29 April 2014

Children and the Post-2015 Development Agenda

Photo: © Firoz Ahmad Firoz

In an exclusive round-table meeting at the UN on post-2015 development, SOS Children´s Villages CEO Richard Pichler argued that issues related to children should receive direct and powerful attention – and ambitions should be high.

(New York) - On 8 April 2014 a select group of ambassadors and CEOs from the leading child-focused NGOs were invited to a meeting at the United Nations to discuss the post-2015 agenda. SOS Children´s Villages CEO Richard Pichler was among the participants calling for children to be placed at the centre.

As 2015 marks the final year of the Millennium Development Goals (MDGs), and also the year that post-2015 development frameworks will be decided, priority setting is already well-underway. SOS Children´s Villages is leveraging its vast experience in caring for the most vulnerable children to influence the orientation of development policy and to advocate for the rights and welfare of the child at risk.

At the meeting Mr Pichler stressed the importance of eradicating child poverty. He reasoned that discrimination against children cannot be addressed by targets and interventions alone; a comprehensive plan and multi-pronged approach are necessary to get at the root causes of child suffering.

He listed some of the biggest issues concerning children´s well-being, including hunger; stunted growth; newborn, child and maternal mortality; lack of universal access to health services and education; and violence against children.

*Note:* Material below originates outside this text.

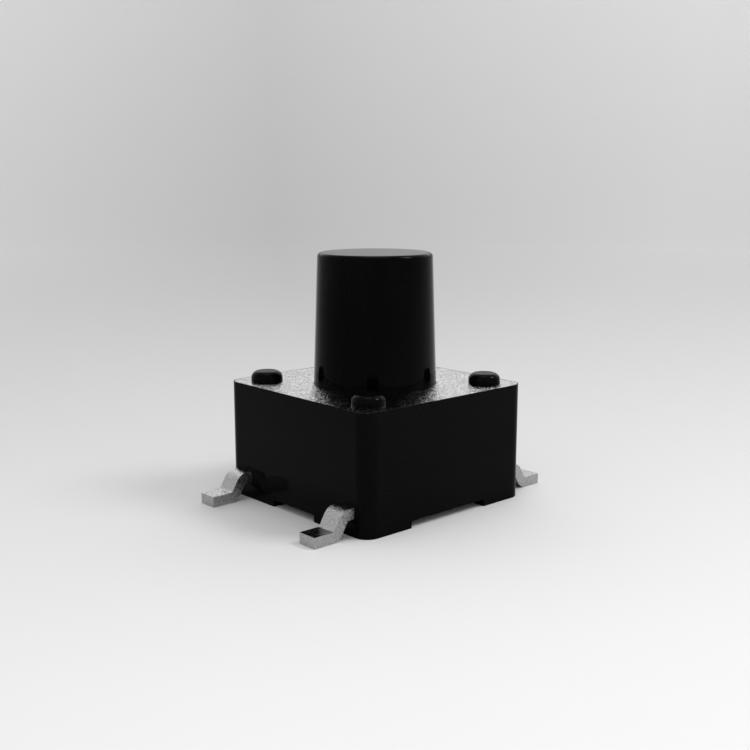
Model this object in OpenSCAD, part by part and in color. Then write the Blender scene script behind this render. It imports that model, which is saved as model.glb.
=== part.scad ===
// Surface-mount tactile push button switch with a tall round button.
// Millimetres, +Z up. The circuit board is the plane z = 0 and the button's axis is x = y = 0.
// The solder leads stick out along X.

/* [Housing] */
// Width of the square housing
body_w = 6.0; // [5.8:0.1:8.0]
// Height of the housing's rim above the board
body_h = 3.3; // [3.1:0.1:5.0]
// Radius of the upright corners
corner_r = 0.4; // [0.2:0.05:0.8]
// Width of the thin lip around the cover plate
lip_w = 0.02; // [0.02:0.01:0.2]
// Length along X of each corner pad that stands on the board
pad_x = 1.6; // [1.2:0.1:2.2]
// Length along Y of each corner pad that stands on the board
pad_y = 2.1; // [1.2:0.1:2.4]
// Height of the channels between the corner pads
channel_h = 0.2; // [0.1:0.05:0.35]

/* [Cavity] */
// Diameter of the bore that guides the button's flange
bore_d = 4.6; // [4.4:0.1:4.9]
// Height of the cavity's floor above the board
floor_h = 1.0; // [0.9:0.05:1.2]
// Depth of the narrower seat that holds the dome
seat_depth = 0.5; // [0.4:0.05:0.7]

/* [Cover plate] */
// Thickness of the sheet
plate_t = 0.25; // [0.15:0.05:0.3]
// Gap between the sheet's edge and the lip around it
plate_gap = 0.01; // [0.01:0.01:0.04]
// Gap between the button and its hole
hole_gap = 0.01; // [0.01:0.01:0.1]

/* [Staked posts] */
// Distance from the housing's sides to each post's centre
post_inset = 0.8; // [0.7:0.05:0.9]
// Diameter of a post's shank
post_d = 0.66; // [0.5:0.02:0.76]
// Gap between a shank and its hole in the cover plate
post_gap = 0.02; // [0.01:0.01:0.05]
// Diameter of a post's head
head_d = 0.9; // [0.84:0.02:1.1]
// Height of a post's head above the cover plate
head_h = 0.3; // [0.25:0.05:0.5]
// Rounding of a head's top edge
head_edge_r = 0.2; // [0.05:0.05:0.2]

/* [Button] */
// Height of the button's top above the board
button_h = 7.0; // [4.5:0.1:9.5]
// Diameter of the button level with the housing's rim
button_d = 3.5; // [2.9:0.1:3.7]
// Draft of the button's side, in degrees
button_draft = 2; // [1:0.5:3]
// Rounding of the button's top edge
button_edge_r = 0.12; // [0.05:0.01:0.4]
// Thickness of the flange that the cover plate holds back
flange_t = 0.4; // [0.3:0.05:0.6]
// Gap between the flange and the bore that guides it
flange_gap = 0.1; // [0.05:0.01:0.15]
// Diameter of the plunger under the flange
plunger_d = 2.4; // [1.6:0.1:3.0]
// Diameter of the nub that pushes the dome
nub_d = 1.0; // [0.6:0.1:1.4]
// Height of that nub
nub_h = 0.2; // [0.1:0.05:0.3]
// How far the button travels
travel = 0.25; // [0.15:0.05:0.35]

/* [Dome] */
// Diameter of the snap dome
dome_d = 4.0; // [3.6:0.1:4.2]
// Thickness of the snap dome
dome_t = 0.08; // [0.06:0.01:0.12]
// Gap between the dome's rim and its seat
dome_gap = 0.05; // [0.02:0.01:0.08]
// Gap between the resting dome and the nub
nub_gap = 0.02; // [0.01:0.01:0.05]

/* [Terminals] */
// Thickness of the terminal strip
lead_t = 0.3; // [0.2:0.05:0.35]
// Width of the terminal strip
lead_w = 0.6; // [0.4:0.05:0.8]
// Distance from the housing's side to each strip's centre
lead_inset = 0.75; // [0.7:0.05:1.0]
// Height of the strips' underside inside the housing
lead_h = 0.5; // [0.4:0.05:0.55]
// Distance from the housing's side to a lead's tip
lead_reach = 1.3; // [1.1:0.05:2.0]
// Straight length between the housing's side and the first bend
lead_stub = 0.15; // [0.05:0.05:0.3]
// Inner radius of both bends
bend_r = 0.1; // [0.05:0.05:0.2]
// Angle of both bends, in degrees
bend_angle = 60; // [45:5:80]
// Width of the tabs that reach under the dome
tab_w = 0.8; // [0.6:0.05:1.0]
// Diameter of the middle contact
mid_contact_d = 0.8; // [0.5:0.05:1.0]
// Diameter of each contact under the dome's rim
rim_contact_d = 0.6; // [0.4:0.05:0.8]

/* [Hidden] */
$fn = 96;
// Extra length of a cut that runs out of the solid
over = 1;
seat_top = floor_h + seat_depth;
plate_z = body_h - plate_t;
recess_w = body_w - 2 * lip_w;
recess_r = corner_r - lip_w;
plate_w = recess_w - 2 * plate_gap;
post_at = body_w / 2 - post_inset;
flange_d = bore_d - 2 * flange_gap;
// The dome's underside rises by the button's travel, so a full press just meets the contact.
dome_r_in = (pow(dome_d / 2, 2) + pow(travel, 2)) / (2 * travel);
dome_top = floor_h + travel + dome_t;
nub_z = dome_top + nub_gap;
flange_z = plate_z - flange_t;
strip_top = lead_h + lead_t;
side_x = body_w / 2;
strip_y = body_w / 2 - lead_inset;
bend_x = side_x + lead_stub;
bend_mid = 2 * bend_r + lead_t;
slope_l = (lead_h - bend_mid * (1 - cos(bend_angle))) / sin(bend_angle);
rim_contact_x = dome_d / 2 - rim_contact_d / 4;

// Radius of the button's tapered side at a height above the board, over the housing's rim
function side_r(z) = button_d / 2 + (body_h - z) * tan(button_draft);

module rounded_square(w, r) {
    square([w, w - 2 * r], center = true);
    square([w - 2 * r, w], center = true);
    for (x = [-1, 1], y = [-1, 1])
        translate([x, y] * (w / 2 - r)) circle(r);
}

// Places its children at the four posts.
module at_posts() {
    for (x = [-1, 1], y = [-1, 1]) translate([x, y] * post_at) children();
}

// Half outline of a post above the plate's seat, for turning about its axis
module post_profile() {
    square([post_d / 2, plate_t + head_h / 2]);
    translate([0, plate_t]) {
        square([head_d / 2, head_h - head_edge_r]);
        square([head_d / 2 - head_edge_r, head_h]);
        intersection() {
            translate([head_d / 2 - head_edge_r, head_h - head_edge_r]) circle(head_edge_r);
            square([head_d / 2, head_h]);
        }
    }
}

module staked_posts() {
    at_posts() {
        translate([0, 0, plate_z]) rotate_extrude() post_profile();
        translate([0, 0, strip_top]) cylinder(d = post_d, h = plate_z - strip_top);
    }
}

// Cross-shaped relief under the housing, which leaves the four corner pads
module underside_channels() {
    translate([0, 0, -over]) linear_extrude(channel_h + over) {
        square([body_w - 2 * pad_x, body_w + 2 * over], center = true);
        square([body_w + 2 * over, body_w - 2 * pad_y], center = true);
    }
}

// Stepped round cavity: a seat for the dome, then the bore that guides the flange
module cavity() {
    translate([0, 0, floor_h]) cylinder(d = dome_d + 2 * dome_gap, h = body_h);
    translate([0, 0, seat_top]) cylinder(d = bore_d, h = body_h);
}

module base_housing() {
    color("#161617") {
        difference() {
            linear_extrude(body_h) rounded_square(body_w, corner_r);
            underside_channels();
            translate([0, 0, plate_z]) linear_extrude(plate_t + over) rounded_square(recess_w, recess_r);
            cavity();
            centre_strip();
            rim_strip();
        }
        staked_posts();
    }
}

module cover_plate() {
    color("#c9cacc")
        translate([0, 0, plate_z]) linear_extrude(plate_t) difference() {
            rounded_square(plate_w, recess_r - plate_gap);
            circle(button_d / 2 + hole_gap);
            at_posts() circle(d = post_d + 2 * post_gap);
        }
}

// Half outline of the button: straight through the plate's hole, then tapered up to a rounded edge
module button_profile() {
    edge_x = side_r(button_h - button_edge_r) - button_edge_r / cos(button_draft);
    edge_z = button_h - button_edge_r;
    translate([edge_x, edge_z]) circle(button_edge_r);
    polygon([
        [0, plate_z], [button_d / 2, plate_z], [button_d / 2, body_h],
        [edge_x + button_edge_r * cos(button_draft), edge_z + button_edge_r * sin(button_draft)],
        [edge_x, button_h], [0, button_h]
    ]);
}

module push_button() {
    color("#131314") rotate_extrude() {
        button_profile();
        translate([0, flange_z]) square([flange_d / 2, flange_t]);
        translate([0, nub_z + nub_h]) square([plunger_d / 2, flange_z - nub_z - nub_h]);
        translate([0, nub_z]) square([nub_d / 2, nub_h]);
    }
}

module snap_dome() {
    color("#d8d4c8") intersection() {
        translate([0, 0, floor_h + travel - dome_r_in]) difference() {
            sphere(dome_r_in + dome_t);
            sphere(dome_r_in);
        }
        translate([0, 0, floor_h]) cylinder(d = dome_d, h = travel + 2 * dome_t);
    }
}

// A box along Y, centred on x, between two places on Y, within the strips' thickness
module tab(x, y0, y1) {
    translate([x - tab_w / 2, y0, lead_h]) cube([tab_w, y1 - y0, lead_t]);
}

// A raised round contact, flush with the cavity's floor
module contact(x, d) {
    translate([x, 0, lead_h]) cylinder(d = d, h = floor_h - lead_h);
}

// Straight strip across the housing at one side of the button
module strip(y) {
    translate([-bend_x, y - lead_w / 2, lead_h]) cube([2 * bend_x, lead_w, lead_t]);
}

module centre_strip() {
    strip(strip_y);
    tab(0, -mid_contact_d / 2, strip_y);
    contact(0, mid_contact_d);
}

module rim_strip() {
    strip(-strip_y);
    for (side = [-1, 1]) {
        tab(side * rim_contact_x, -strip_y, rim_contact_d / 2);
        contact(side * rim_contact_x, rim_contact_d);
    }
}

// A turn of the strip about the Z axis, starting at an angle from X
module bend(from) {
    rotate([0, 0, from]) rotate_extrude(angle = bend_angle)
        translate([bend_r, 0]) square([lead_t, lead_w]);
}

// Gull-wing lead on the +X side, drawn flat in X and Y with its width along Z, then stood up
module lead(y) {
    foot_x = bend_x + slope_l * cos(bend_angle) + bend_mid * sin(bend_angle);
    translate([0, y + lead_w / 2, 0]) rotate([90, 0, 0]) {
        translate([bend_x, lead_h - bend_r, 0]) {
            bend(90 - bend_angle);
            rotate([0, 0, -bend_angle]) translate([0, bend_r, 0]) cube([slope_l, lead_t, lead_w]);
        }
        translate([foot_x, bend_r + lead_t, 0]) bend(270 - bend_angle);
        translate([foot_x, 0, 0]) cube([side_x + lead_reach - foot_x, lead_t, lead_w]);
    }
}

module both_leads(y) {
    lead(y);
    mirror([1, 0, 0]) lead(y);
}

module centre_terminal() {
    color("#bfc0c2") {
        centre_strip();
        both_leads(strip_y);
    }
}

module rim_terminal() {
    color("#bfc0c2") {
        rim_strip();
        both_leads(-strip_y);
    }
}

base_housing();
cover_plate();
push_button();
snap_dome();
centre_terminal();
rim_terminal();
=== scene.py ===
"""Looks of a surface-mount tactile push button switch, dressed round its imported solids.

Every length is in metres, +Z is up, the circuit board is the plane z = 0 and the button's axis is
x = y = 0. Each sub-assembly is a class that builds or dresses its own pieces, and each finish is a
frozen dataclass that makes its own procedural material.
"""

import logging
import math
from collections.abc import Mapping
from dataclasses import dataclass, field
from enum import Enum
from typing import Any

import bmesh
import bpy
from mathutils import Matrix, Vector


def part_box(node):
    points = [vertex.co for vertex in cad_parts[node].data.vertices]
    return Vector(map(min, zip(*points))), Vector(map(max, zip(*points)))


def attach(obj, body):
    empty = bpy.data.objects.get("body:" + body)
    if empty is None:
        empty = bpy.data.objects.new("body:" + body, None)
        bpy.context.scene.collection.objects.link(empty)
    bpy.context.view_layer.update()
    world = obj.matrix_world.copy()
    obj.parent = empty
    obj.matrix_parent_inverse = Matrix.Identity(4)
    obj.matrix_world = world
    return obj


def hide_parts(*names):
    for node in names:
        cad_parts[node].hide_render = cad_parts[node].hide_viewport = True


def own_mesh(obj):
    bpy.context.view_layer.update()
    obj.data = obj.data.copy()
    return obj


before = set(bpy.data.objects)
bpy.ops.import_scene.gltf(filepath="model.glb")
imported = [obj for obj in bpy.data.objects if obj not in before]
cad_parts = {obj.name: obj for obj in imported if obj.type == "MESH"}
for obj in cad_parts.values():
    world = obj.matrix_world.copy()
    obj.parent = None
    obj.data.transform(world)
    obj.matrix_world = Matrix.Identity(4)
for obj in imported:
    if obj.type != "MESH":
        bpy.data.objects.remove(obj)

log = logging.getLogger("switch")
MM = 0.001
Socket = bpy.types.NodeSocket
Material = bpy.types.Material
Mesh = bpy.types.Mesh
Point = tuple[float, float, float]


class Body(str, Enum):
    """The two bodies that the pieces ride on."""

    HOUSING = "housing"
    BUTTON = "button"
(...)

As serious and widespread as these issues still are, the SOS Children´s Villages CEO said he believes it is possible to resolve them in the next 30-40 years – if the right actions are taken today and prioritised in the post-2015 goals and targets.

Children only have 10-12 years of childhood... we’ll miss their future if we do not address the issues that concern their well-being today,” he said.

UN meeting on children and the Post-2015 development framework, 8 April 2014. SOS Children´s Villages CEO Richard Pichler is second from left. Photo: S. Garcia-Garcia

Mr Pichler also noted that how children are treated today is how they will treat the elderly in the future.

Underscoring his point, Kevin Jenkins, President & CEO of World Vision International, said the Sustainable Development Goals (SDGs) for post-2015 would only be “truly developmental and sustainable” if children´s issues are at their centre.

Mr Pichler asked that the world´s governments identify the most vulnerable groups of children and ensure that post-2015 goals and targets are evaluated against their impacts on children. Child protection has been named as a fundamental priority for the post-2015 development framework.

While the magnitude of resources needed to ensure adequate protection and quality care for all children at risk is not fully understood, it is estimated that trillions of dollars are needed to ensure that the framework actually delivers for children.
 


Mr Pichler also stressed that while addressing child rights adequately in the post-2015 development framework will cost trillions, not addressing them will be even more costly, as the damage caused will be irreversible and draining on public services, and lost opportunity costs will be even higher.

A combination of factors, such as poverty, illness, natural disasters, war and challenging socioeconomic factors, can lead to a situation where parents struggle to care for their children. As a result, children can end up neglected and abused. Or children might be separated from their parents and families and left to fend for themselves.

Vulnerable children in developed and developing countries alike are exposed to a cycle of poverty, discrimination, violence and social exclusion, with consequences that endure into adulthood. To eradicate poverty and close inequity gaps, the new development framework must tackle the causes of this vicious cycle.

SOS Children’s Villages advocates for a development framework that addresses the needs of families at risk of separation and supports policies that prioritise the needs of children and young people who have lost parental care. This will yield multiple benefits, in the short and long term, that impact both individuals and society at large.

Based on over 60 years of experience and operations in 133 countries, SOS Children’s Villages strongly believes these recommendations will make the post-2015 agenda a solid foundation for sustainable development.